**EXERCISE:** All entries should be output exactly as they stand.

**3D code data:**
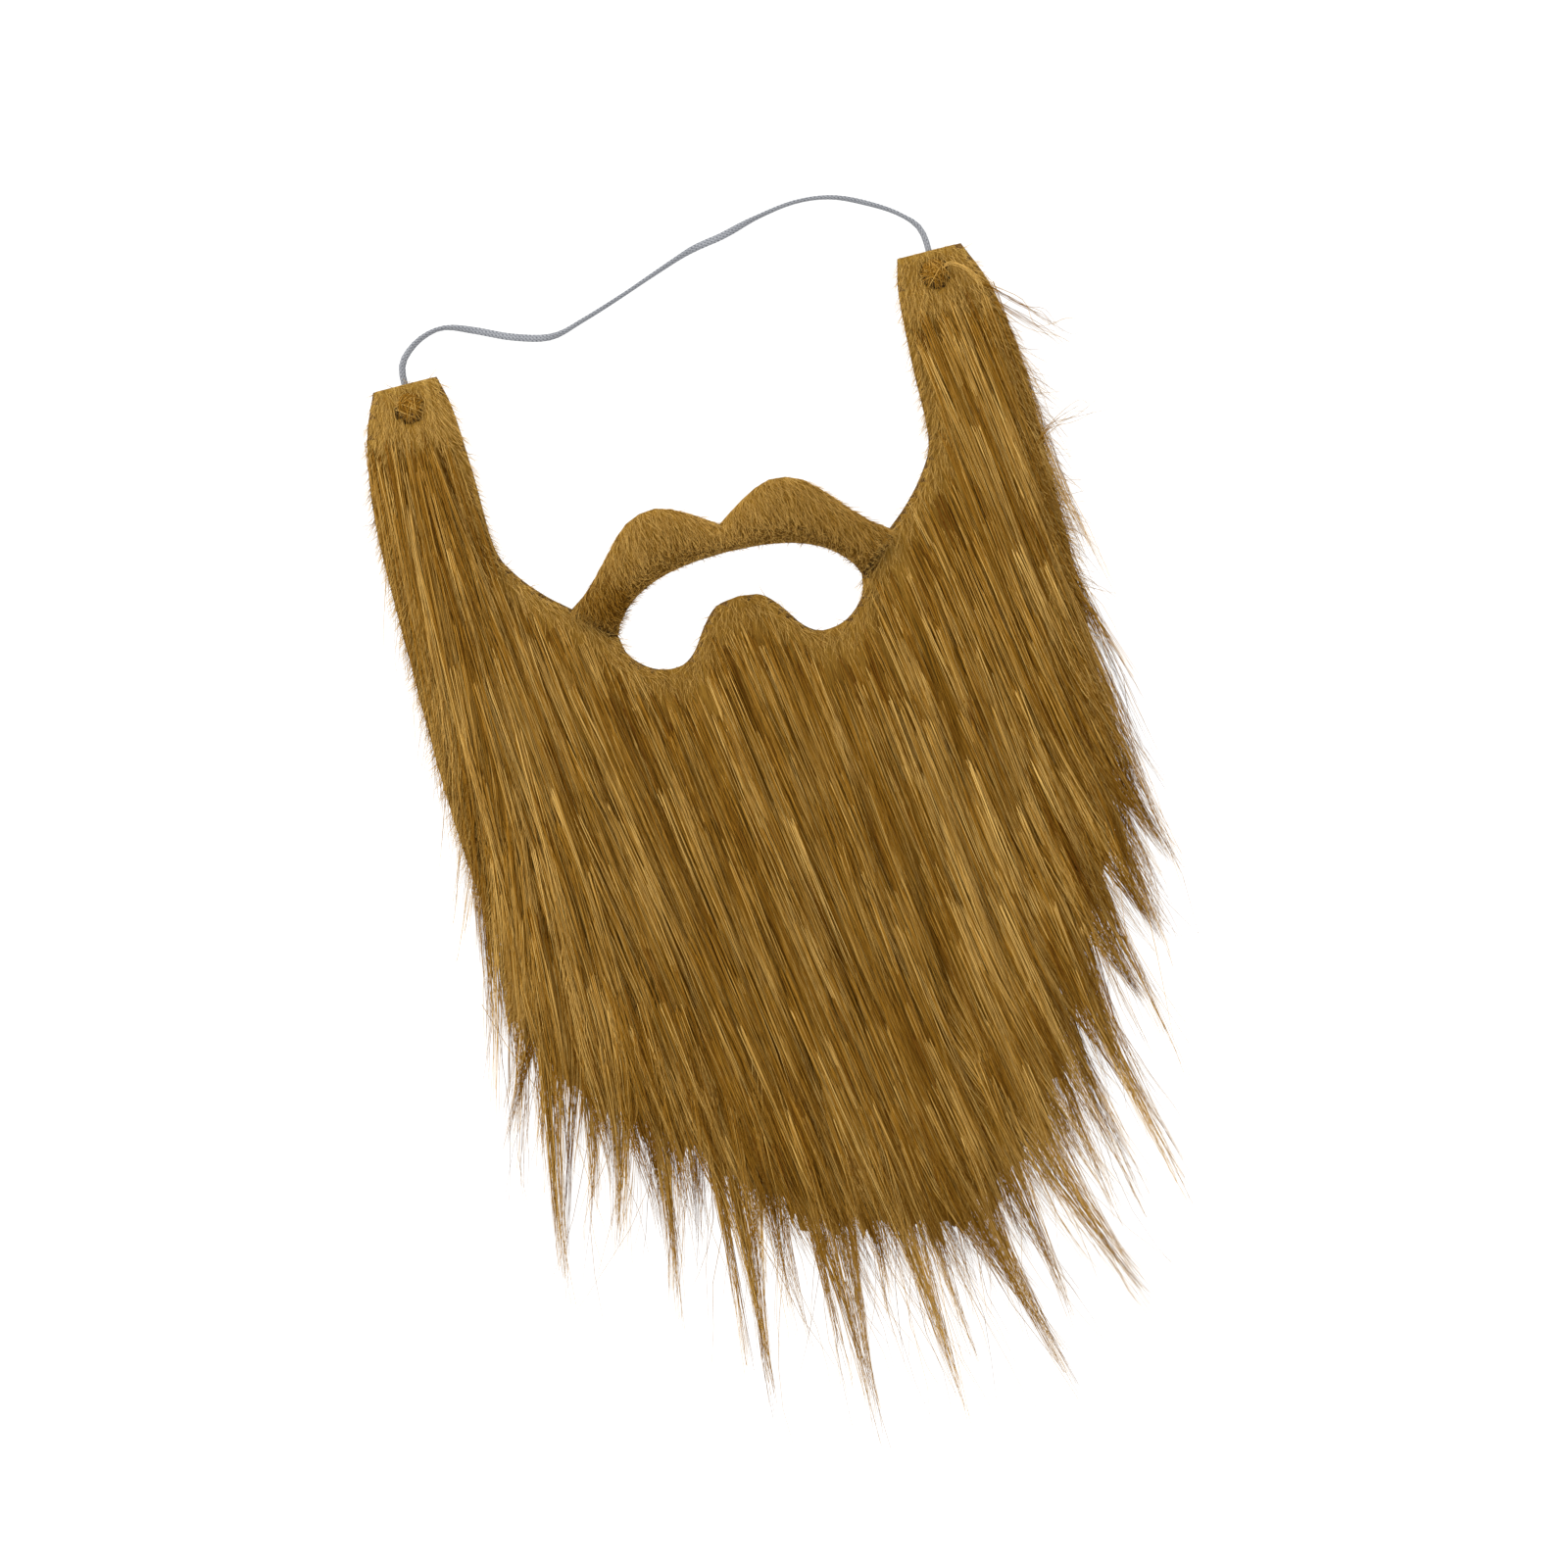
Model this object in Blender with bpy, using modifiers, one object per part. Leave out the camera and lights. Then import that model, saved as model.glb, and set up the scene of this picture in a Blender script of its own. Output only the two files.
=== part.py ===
"""A fake beard with a moustache, cut from long-pile fur cloth and worn on an elastic cord.

It lies face up. +Z points out of the pile, +Y to the tabs beside the ears and -Y to the tips
of the hair. Lengths are in metres. The pattern is drawn with the tops of the tabs at y = 0,
and the finished pieces are moved so that the origin is at the bottom centre of the beard.
"""

import math

import bmesh
import bpy
from mathutils import Vector
from mathutils.geometry import interpolate_bezier

# Sizes of the cut cloth
HALF_WIDTH = 0.102
BACKING_DROP = 0.245
TAB_WIDTH = 0.020
TAB_INSET = 0.0095
BACKING_THICKNESS = 0.0012

# Sizes of the hair
HAIR_OVERHANG = 0.101
NAP_THICKNESS = 0.0032
LOCK_HEIGHT = 0.0068
LOCK_TIP_THICKNESS = 0.0012
LOCK_ROOT_INSET = 0.003
LOCK_SWAY = 0.0014
MOUSTACHE_HEIGHT = 0.0056

# Sizes of the elastic and its knots
CORD_DIAMETER = 0.0022
STEM_DIAMETER = 0.0018
KNOT_DIAMETER = 0.0046
HOLE_DROP = 0.0075
HOLE_CLEARANCE = 0.0003
DIMPLE_CLEARANCE = 0.0008

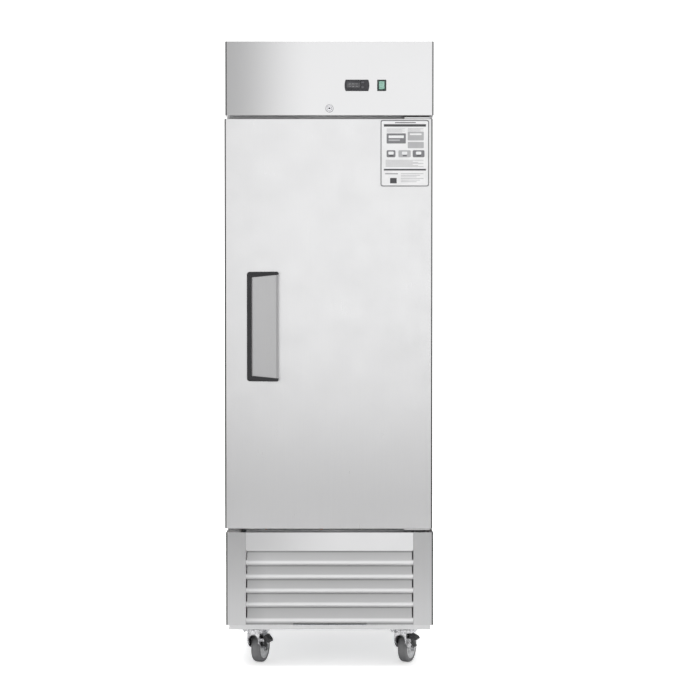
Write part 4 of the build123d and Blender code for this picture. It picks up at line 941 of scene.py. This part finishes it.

**EXPECTED ANSWER:**
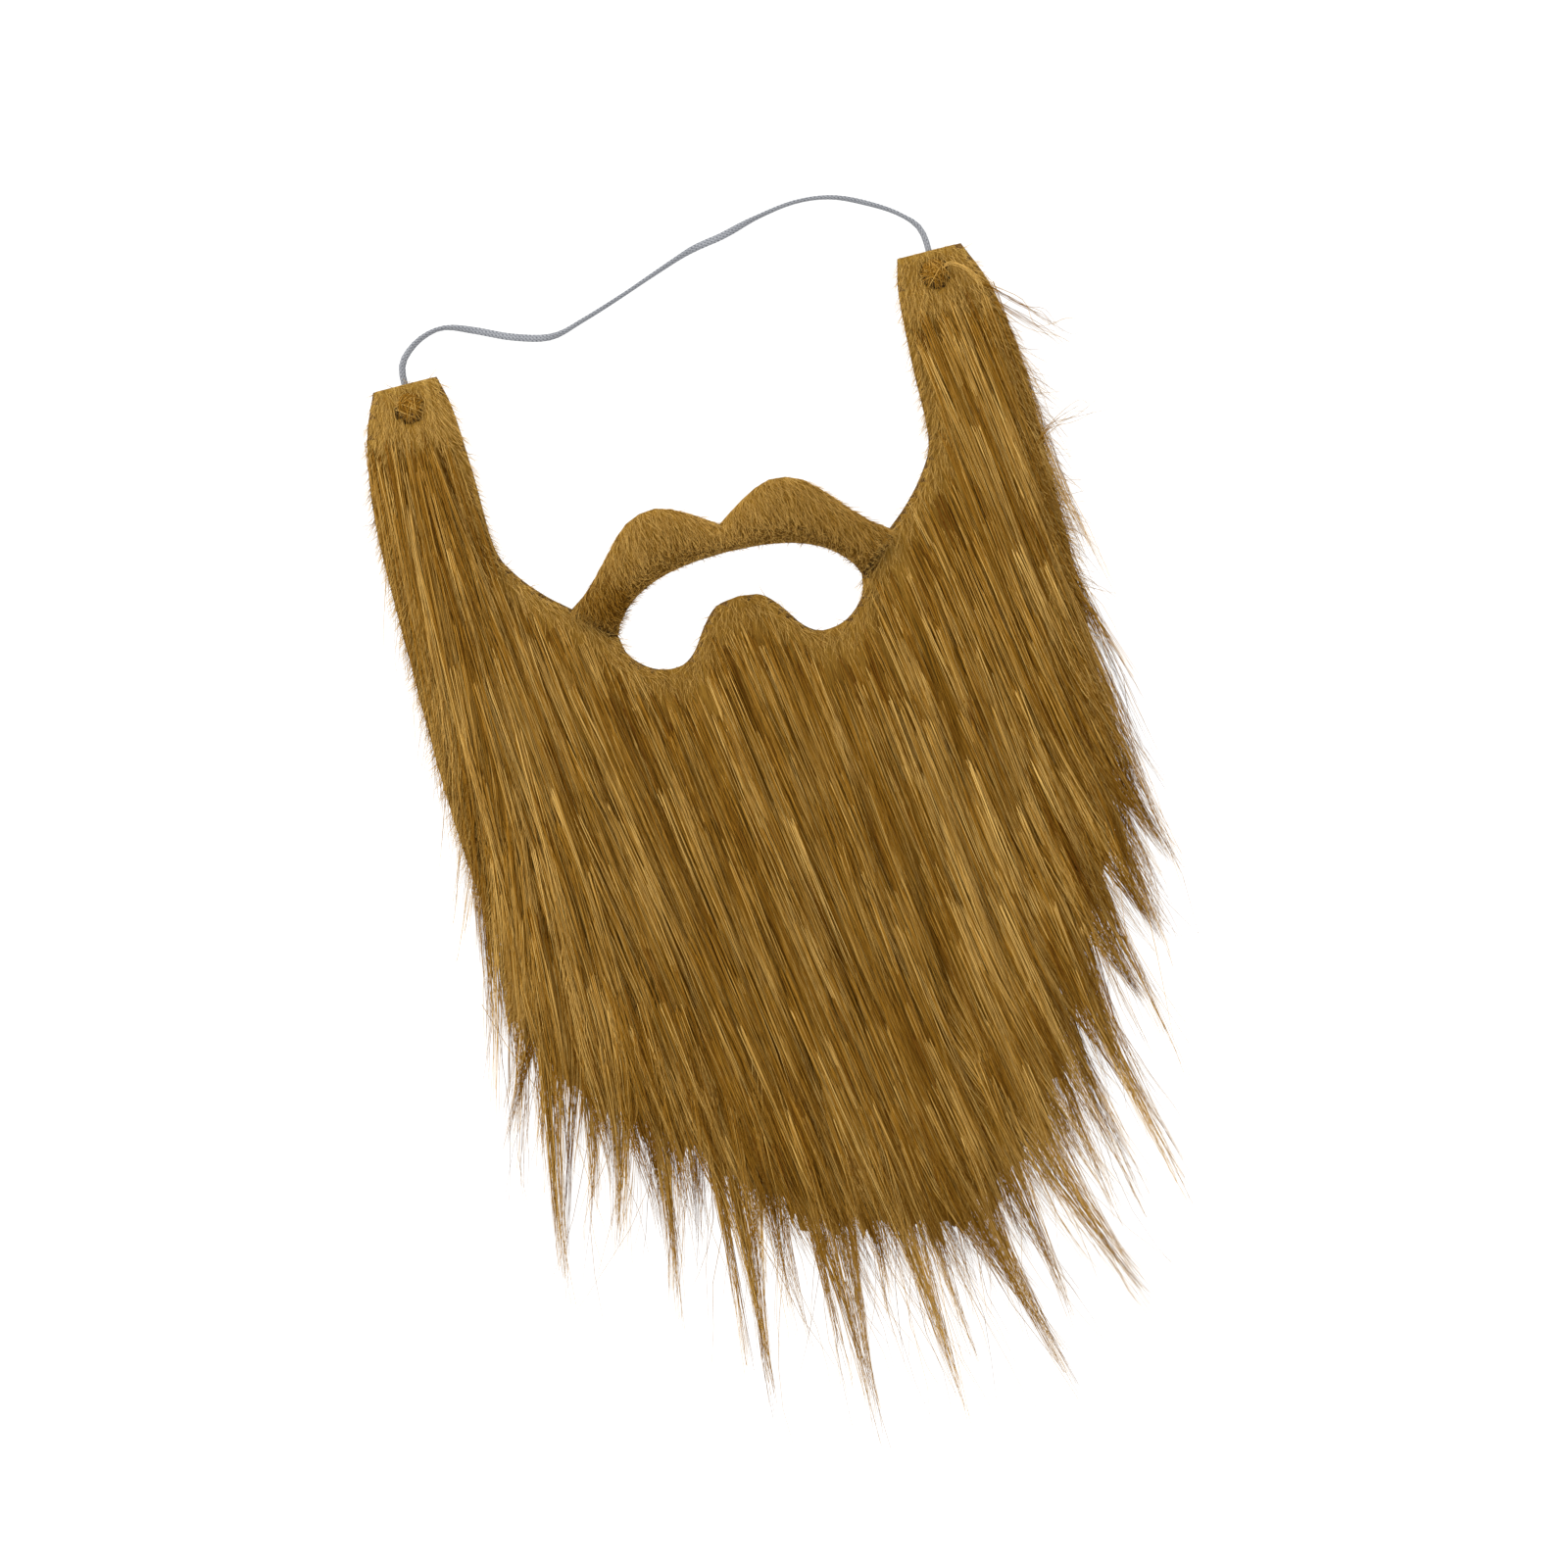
Model this object in Blender with bpy, using modifiers, one object per part. Leave out the camera and lights. Then import that model, saved as model.glb, and set up the scene of this picture in a Blender script of its own. Output only the two files.
=== part.py ===
"""A fake beard with a moustache, cut from long-pile fur cloth and worn on an elastic cord.

It lies face up. +Z points out of the pile, +Y to the tabs beside the ears and -Y to the tips
of the hair. Lengths are in metres. The pattern is drawn with the tops of the tabs at y = 0,
and the finished pieces are moved so that the origin is at the bottom centre of the beard.
"""

import math

import bmesh
import bpy
from mathutils import Vector
from mathutils.geometry import interpolate_bezier

# Sizes of the cut cloth
HALF_WIDTH = 0.102
BACKING_DROP = 0.245
TAB_WIDTH = 0.020
TAB_INSET = 0.0095
BACKING_THICKNESS = 0.0012

# Sizes of the hair
HAIR_OVERHANG = 0.101
NAP_THICKNESS = 0.0032
LOCK_HEIGHT = 0.0068
LOCK_TIP_THICKNESS = 0.0012
LOCK_ROOT_INSET = 0.003
LOCK_SWAY = 0.0014
MOUSTACHE_HEIGHT = 0.0056

# Sizes of the elastic and its knots
CORD_DIAMETER = 0.0022
STEM_DIAMETER = 0.0018
KNOT_DIAMETER = 0.0046
HOLE_DROP = 0.0075
HOLE_CLEARANCE = 0.0003
DIMPLE_CLEARANCE = 0.0008

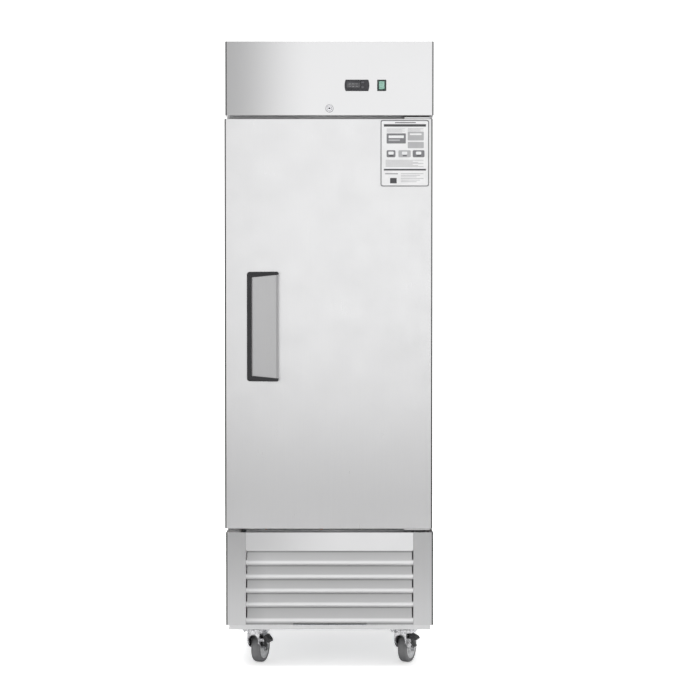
Write part 4 of the build123d and Blender code for this picture. It picks up at line 941 of scene.py. This part finishes it.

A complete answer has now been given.